- Leader: Harry Diamond
- Founded: 1944
- Dissolved: 1950
- Merged into: Labour Party (Ireland)
- Newspaper: Northern Star
- Ideology: Socialism Irish republicanism

= Socialist Republican Party (Ireland) =

The Socialist Republican Party was an Irish republican political party in Northern Ireland. It was founded in 1944 by a coalition of former Nationalist Party members, former Irish Republican Army (IRA) members and Protestant trade unionists around Victor Halley, all based in West Belfast.

The party produced a newspaper, Northern Star, edited by Vincent MacDowell (father of former Green MEP Nuala Ahern) who would go on to be active at various times in the Northern Ireland Civil Rights Association, the Green Party for which he was elected a councillor and the Irish Labour Party.

In the 1945 Northern Ireland general election, the party won 5,497 votes and Harry Diamond took the Belfast Falls seat. He held the seat in 1949, with no other candidate contesting it.

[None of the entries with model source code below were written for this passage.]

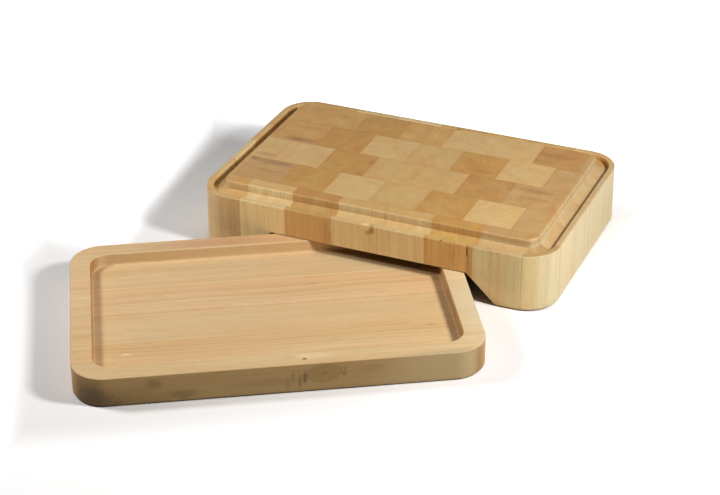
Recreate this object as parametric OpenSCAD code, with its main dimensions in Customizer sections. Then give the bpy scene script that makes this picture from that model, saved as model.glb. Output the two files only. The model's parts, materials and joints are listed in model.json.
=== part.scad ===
// End-grain cutting board with a raised cutting surface, a juice groove and an arch through it,
// and a shallow serving tray whose corner is pushed into the arch. Millimetres, Z up.

/* [Board] */
// Length of the board, left to right
board_w = 450; // [440:2:470]
// Depth of the board, front to back
board_d = 288; // [282:2:300]
// Height of the outer rim above the table
rim_h = 72.5; // [68:0.5:78]
// Height that the cutting surface stands above the outer rim
surface_rise = 9; // [7:0.5:11]
// Radius of the board's four upright corners
board_corner_r = 40; // [34:1:46]
// Radius that softens the edge of the cutting surface
surface_edge_r = 3; // [2:0.5:4]
// Radius that softens the outer top edge and the rim's inner edge
rim_edge_r = 1.5; // [1:0.25:2]
// Radius that softens the edge that stands on the table
foot_edge_r = 3; // [2:0.5:4]

/* [Juice groove] */
// Width of the outer rim
rim_w = 7.5; // [6.5:0.5:9]
// Width of the groove, from the rim to the cutting surface
groove_w = 17; // [15:0.5:19]
// Depth of the groove's lowest line below the rim
groove_depth = 7; // [5:0.5:8]
// Drop from the rim to where the groove meets the cutting surface
ledge_drop = 2; // [1.5:0.5:3]
// Distance of the groove's lowest line from the rim
groove_low_x = 3; // [2:0.5:5]

/* [Arch] */
// Height of the arch's flat ceiling
arch_h = 36.5; // [36.5:0.5:40]
// Width of the flat ceiling
arch_ceiling_w = 249; // [249:1:262]
// Sideways run of each sloping side, from the ceiling to the table
arch_slope_run = 39; // [34:1:42]
// Radius that softens the foot of each sloping side
arch_foot_r = 16; // [8:1:20]

/* [Blocks] */
// Length of a block along the board
block_w = 59.5; // [58:0.5:61]
// Depth of the front row, which is cut down
front_row_d = 39.5; // [37.5:1:43.5]
// Distance of the last joint between rows behind the cutting surface's back edge
back_joint_gap = 0.5; // [0.5:0.5:4]
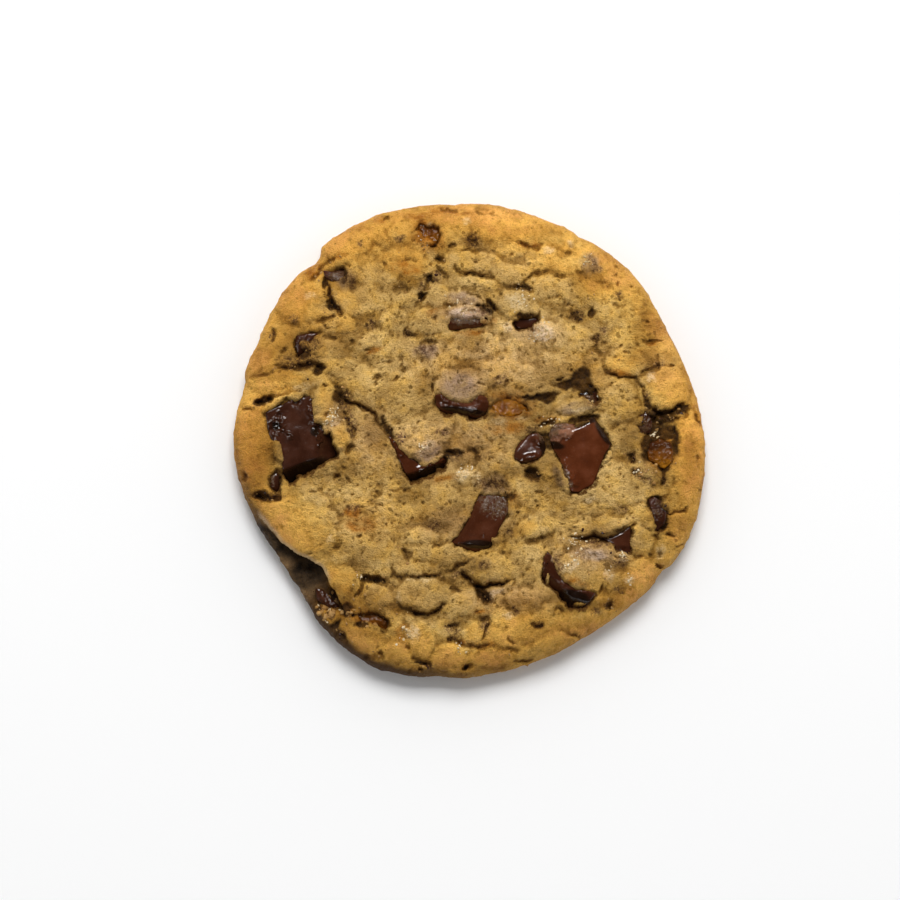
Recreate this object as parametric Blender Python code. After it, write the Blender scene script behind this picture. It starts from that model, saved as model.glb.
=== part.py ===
"""Chocolate chunk cookie with soft caramel pieces, lying flat on its baked underside.

The dough is one body: a round of uneven outline, domed towards the middle, with risen lumps on top
and a lobe that has slumped over a recess on one side of the rim. Each chocolate chunk and caramel
piece sits in its own pocket of the dough. Run it with: blender --background --python part.py
"""

import math

import bmesh
import bpy
from mathutils import Matrix, Vector, noise

MM = 0.001

# Driving dimensions, in millimetres.
PLATEAU = 9.6  # height of the flat part of the top above the table
LIP = 3.2  # height of the widest line of the rim
DOME_POWER = 5.0  # how late the top starts to fall towards the rim
DOME_ROUNDING = 0.6
UNDULATION = 0.45  # gentle unevenness of the top
UNDULATION_LENGTH = 9.0
CHUNK_GAP = 0.35  # clearance between a chunk and its pocket
CUTTER_TOP = 16.0
TOP_CELLS = 48  # quads across the top surface
SMALLEST_PIECE = 1e-6  # metres, the distance at which duplicate points are merged

# The underside curves in from the widest line to a flat base: (share of the outline, height).
SIDE_PROFILE = [(0.998, 2.1), (0.988, 1.0), (0.972, 0.3), (0.955, 0.0)]

# The outline, counter-clockwise from +X. Its nicks are where the edge cracked as it spread.
OUTLINE = [
    (44.9, 0.0), (44.5, 2.0), (44.2, 4.3), (43.4, 8.0), (41.9, 12.2), (40.4, 15.9), (37.9, 20.8),
    (35.2, 26.0), (33.0, 29.8), (30.2, 33.0), (26.6, 35.9), (22.8, 38.4), (21.3, 38.7), (19.4, 40.3),
    (15.5, 41.9), (9.0, 44.1), (3.5, 45.3), (-2.4, 45.3), (-3.5, 44.9), (-4.8, 45.3), (-11.4, 44.6),
    (-17.4, 43.2), (-22.6, 40.8), (-28.0, 37.4), (-28.7, 36.2), (-28.7, 34.2), (-32.6, 31.9),
    (-35.2, 28.9), (-38.2, 23.8), (-40.6, 18.2), (-42.9, 13.2), (-42.7, 10.3), (-44.3, 6.0),
    (-45.1, 0.5), (-44.6, -5.0), (-43.0, -10.4), (-40.3, -16.2), (-36.6, -21.9), (-33.0, -26.8),
    (-31.3, -30.4), (-28.2, -35.3), (-23.4, -39.9), (-18.4, -43.1), (-12.0, -44.8), (-6.0, -44.9),
    (-1.5, -45.3), (3.0, -44.6), (10.0, -42.9), (17.5, -40.0), (21.4, -37.6), (24.6, -35.8),
    (30.0, -31.9), (34.6, -28.0), (36.4, -24.9), (38.6, -23.6), (41.1, -19.8), (43.2, -14.8),
    (44.6, -8.0),
]  # fmt: skip

# Risen lumps: centre x, y, half length, half width, heading in degrees, height.
LUMPS = [
    (-33, -15, 9.0, 6.5, -45, 1.6), (-40, -2, 9.0, 4.5, 90, 1.2), (-2.5, 9.5, 5.0, 3.6, 0, 1.3),
    (-9, -0.5, 4.5, 4.0, 20, 1.3), (21, -25, 6.0, 3.8, -20, 1.5), (3, -24.5, 6.5, 3.2, 0, 1.2),
    (-9, -29.5, 6.5, 3.6, 0, 1.3), (-1, 24.5, 5.0, 4.0, 0, 1.2), (8.5, 26, 4.2, 3.4, 0, 1.0),
    (8, 15, 9.0, 6.0, 0, 0.9), (-20, 27, 7.5, 5.0, 20, 0.9), (37, 10, 5.8, 4.8, 0, 1.3),
    (19, 29, 8.0, 4.5, -20, 0.9), (26, -13, 9.0, 5.0, 0, 0.9), (-12, 33.5, 7.0, 4.5, -10, 0.9),
    (41, -8, 9.0, 4.0, 90, 1.0), (-19, -38, 5.5, 3.0, -30, 1.0), (-9, -38.5, 5.0, 3.2, 0, 1.0),
    (4, -41.5, 6.0, 2.4, 0, 0.9), (14, -36.5, 9.0, 3.4, 15, 0.8), (-24, -26, 6.0, 4.0, -30, 0.9),
]  # fmt: skip

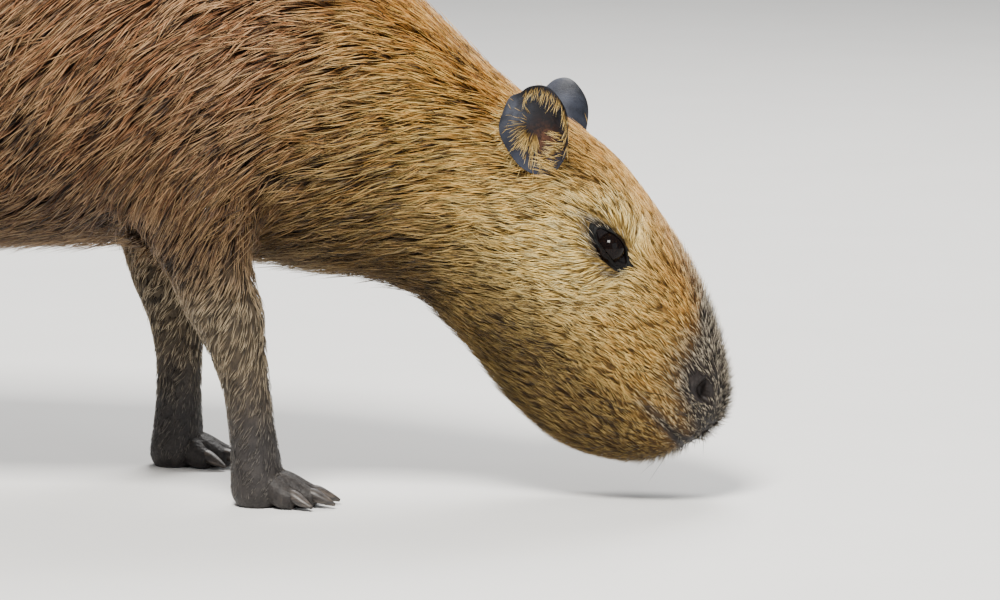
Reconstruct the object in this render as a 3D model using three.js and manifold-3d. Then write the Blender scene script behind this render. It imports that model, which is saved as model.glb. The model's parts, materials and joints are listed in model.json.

== Merge into the Irish Labour Party ==
In February 1949, on the advice of the administrative council of the Irish Labour Party, the Socialist Republican Party and disaffected members of the Northern Ireland Labour Party (NILP) set up a provisional committee on establishing a branch of the Irish Labour Party in Northern Ireland. Later that April, a 'six counties council' was set up to co-ordinate a merger into the Irish Labour Party pending the October 1949 party convention to amend the constitution to permit expansion into Northern Ireland.

The council consisted of:

- Harry Diamond – Chairman
- Frank Hanna – Vice-Chairman
- Jack Beattie – Treasurer
- Jack Macgoughan – Secretary

Within nine days however, Frank Hanna resigned from the council expressing doubts about the feasibility of a merger and about public support for the party. On 8 January 1950 the merger was complete when the 'six counties council' was abolished and replaced with a regional council within the Irish Labour Party.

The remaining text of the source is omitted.